Technology & Science

HIV travel ban lifted in U.S.

Canadians with HIV/AIDS are allowed to visit the United States, after a 22-year ban is lifted against foreigners infected with the virus.

Canadians with HIV/AIDS were allowed to visit the United States starting Monday, after the U.S. lifted its 22-year ban against foreigners infected with the virus.

Since 1987, the ban has restricted people with HIV from moving to or visiting the U.S.

When the ban was adopted, little was known about how HIV was transmitted, and some U.S. politicians believed they could stop the virus from spreading in their country by keeping foreigners with AIDS out of the country.

On Monday, a Surrey, B.C., man became one of the first Canadians with HIV to cross the border since the White House repealed the ban.

AIDS activist Martin Rooney said he was harassed and turned away the last time he tried to enter two years ago to buy a turkey in Blaine, Wash.

"I was hauled in because I had to admit that I was HIV positive, and I was basically interrogated, accused of entering the U.S. illegally, fingerprinted, photographed and run through the FBI most wanted list and sent home," Rooney recalled.
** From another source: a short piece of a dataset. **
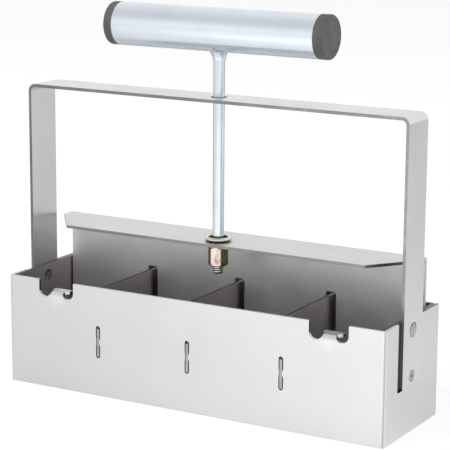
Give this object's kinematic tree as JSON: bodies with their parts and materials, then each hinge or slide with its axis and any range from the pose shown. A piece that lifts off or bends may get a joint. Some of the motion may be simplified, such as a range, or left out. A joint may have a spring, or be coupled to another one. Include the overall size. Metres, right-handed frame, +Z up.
{
  "type": "soil blocker",
  "caption": "Hand soil blocker: open steel tray of square cells in a strap bail, with a T-handled sliding plunger that pushes out pressed soil blocks.",
  "frame": {"origin": "middle of the tray's footprint, on the ground that it stands on", "axes": "+X along the tray, -Y towards the front wall with its two up-stops, +Z up along the rod"},
  "size_m": [0.2108, 0.06, 0.1942],
  "materials": {
    "tray_steel": "brushed satin sheet steel with bright cut edges",
    "strap_steel": "satin strip steel",
    "rivet_steel": "dull set rivets",
    "press_steel": "brushed satin sheet steel",
    "zinc": "bright blue-white zinc plating",
    "yellow_zinc": "yellow-pink passivated zinc plating",
    "nickel": "bright plating with a slight yellow tinge",
    "cap_plastic": "matt dark grey moulded plastic"
  },
  "bodies": {
    "tray": {"front_shell": "tray_steel", "back_shell": "tray_steel", "divider_1": "tray_steel", "divider_2": "tray_steel", "divider_3": "tray_steel", "bail_strap": "strap_steel", "upper_rivets": "rivet_steel", "lower_rivets": "rivet_steel"},
    "plunger": {"press_carrier": "press_steel", "press_plate_1": "press_steel", "press_plate_2": "press_steel", "press_plate_3": "press_steel", "press_plate_4": "press_steel", "plate_rivets": "rivet_steel", "plunger_rod": "zinc", "cup_washer": "nickel", "flat_washer": "nickel", "rod_nut": "yellow_zinc", "handle_weld": "zinc", "handle_tube": "zinc", "end_cap_left": "cap_plastic", "end_cap_right": "cap_plastic"}
  },
  "joints": [
    {"name": "plunger_slide", "type": "slide", "parent": "tray", "child": "plunger", "axis": [0, 0, 1], "range_m": [-0.0014, 0.0465]}
  ]
}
This time, Rooney was let into Washington state after a quick car search. Choking back tears, he said he was looking forward to seeing friends in the U.S.
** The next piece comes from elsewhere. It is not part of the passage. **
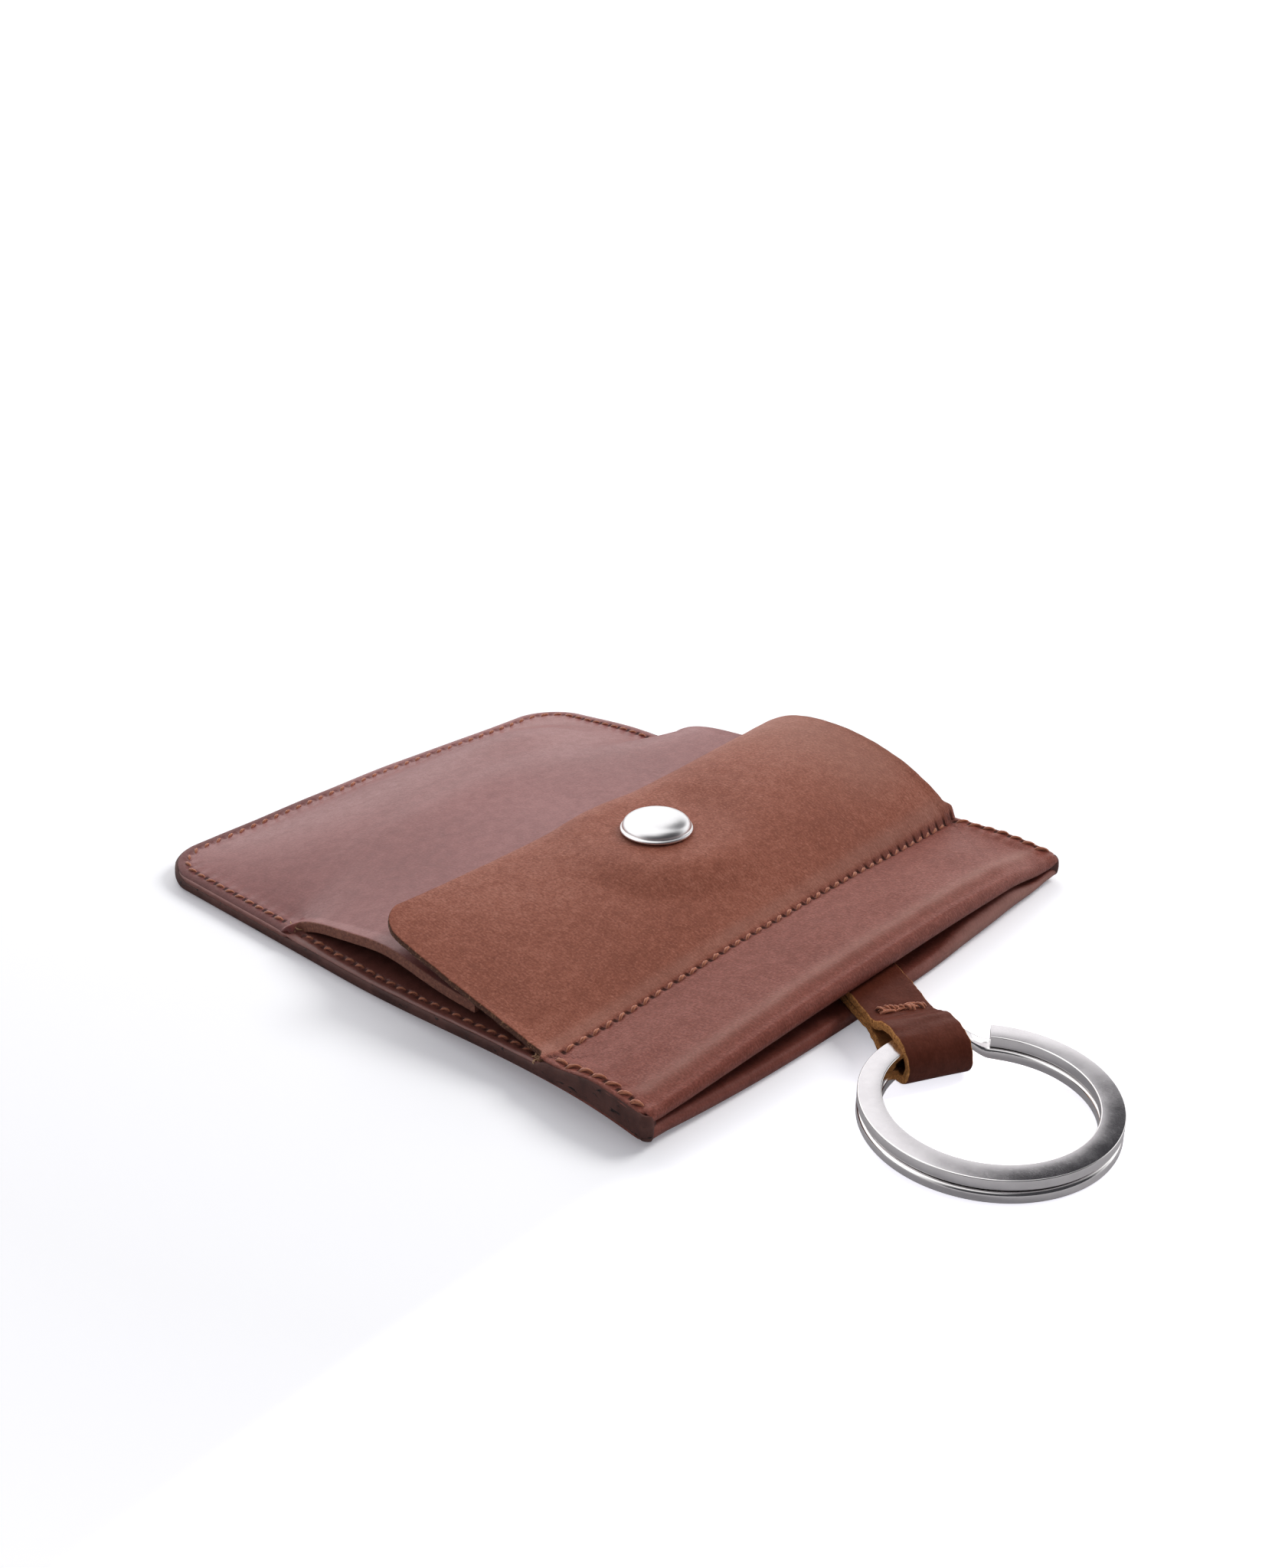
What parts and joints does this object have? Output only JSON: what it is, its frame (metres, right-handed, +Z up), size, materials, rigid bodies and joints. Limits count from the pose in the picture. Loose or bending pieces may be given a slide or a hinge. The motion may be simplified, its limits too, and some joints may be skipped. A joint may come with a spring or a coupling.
{
  "type": "leather key case",
  "caption": "Tapered leather key case with a snapped coin pocket flap, and a strap from its mouth that holds a split ring.",
  "frame": {"origin": "the middle of the flat underside of the back panel, on the surface that the case lies on", "axes": "+Z up, through the thickness; +Y from the open mouth and its ring to the closed round end; +X along the mouth, so that the strap leans toward -X"},
  "size_m": [0.09, 0.1397, 0.0145],
  "materials": {
    "leather_body": "waxed purplish-brown leather with a pale sheen and dark edges",
    "leather_flap": "matte warm brown leather with a fine grain",
    "leather_strap": "dark brown leather with raw tan edges",
    "nickel": "bright polished nickel plate",
    "thread": "waxed orange-brown thread"
  },
  "bodies": {
    "pouch": {"back_panel": "leather_body", "front_leather": "leather_body", "pocket_panel": "leather_body", "strap_tab": "leather_strap", "divider_thread_near": "thread", "divider_thread_far": "thread", "band_thread_near": "thread", "band_thread_far": "thread", "flap_line_thread": "thread", "round_end_thread": "thread"},
    "flap": {"flap": "leather_flap", "snap_cap": "nickel", "snap_socket": "nickel"},
    "tongue": {"pocket_tongue": "leather_body", "snap_stud": "nickel", "snap_post": "nickel"},
    "neck": {"strap_neck": "leather_strap"},
    "loop": {"strap_loop": "leather_strap", "strap_tack_thread": "thread"},
    "ring": {"split_ring": "nickel"}
  },
  "joints": [
    {"name": "flap_hinge", "type": "hinge", "parent": "pouch", "child": "flap", "pos_m": [0, -0.0308, 0.007], "axis": [1, 0, 0], "range_deg": [0, 110]},
    {"name": "tongue_lift", "type": "hinge", "parent": "pouch", "child": "tongue", "pos_m": [0, 0.0197, 0.00854], "axis": [1, 0, 0], "range_deg": [-16.5, 0]},
    {"name": "strap_swing", "type": "hinge", "parent": "pouch", "child": "neck", "pos_m": [0, -0.045, 0.00355], "axis": [0, 0, 1], "range_deg": [-6, 64]},
    {"name": "strap_lift", "type": "hinge", "parent": "neck", "child": "loop", "pos_m": [-0.00461, -0.05331, 0.00355], "axis": [-0.8746, 0.4848, 0], "range_deg": [-45, 40]},
    {"name": "ring_swing", "type": "hinge", "parent": "loop", "child": "ring", "pos_m": [-0.00979, -0.06267, 0.00355], "axis": [-0.8746, 0.4848, 0], "range_deg": [-60, 45]}
  ],
  "couplings": [
    {"joint": "tongue_lift", "follows": "flap_hinge", "ratio": -0.15}
  ]
}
AIDS activists believe thousands of people like Rooney were turned away at the border over the past decade.

Washington, D.C., will be host to the 2012 International AIDS Conference — an event made possible with the removal of the ban, the administration of President Barack Obama said Monday.

An estimated 65,000 Canadians were HIV positive in 2008, according to the Public Health Agency of Canada.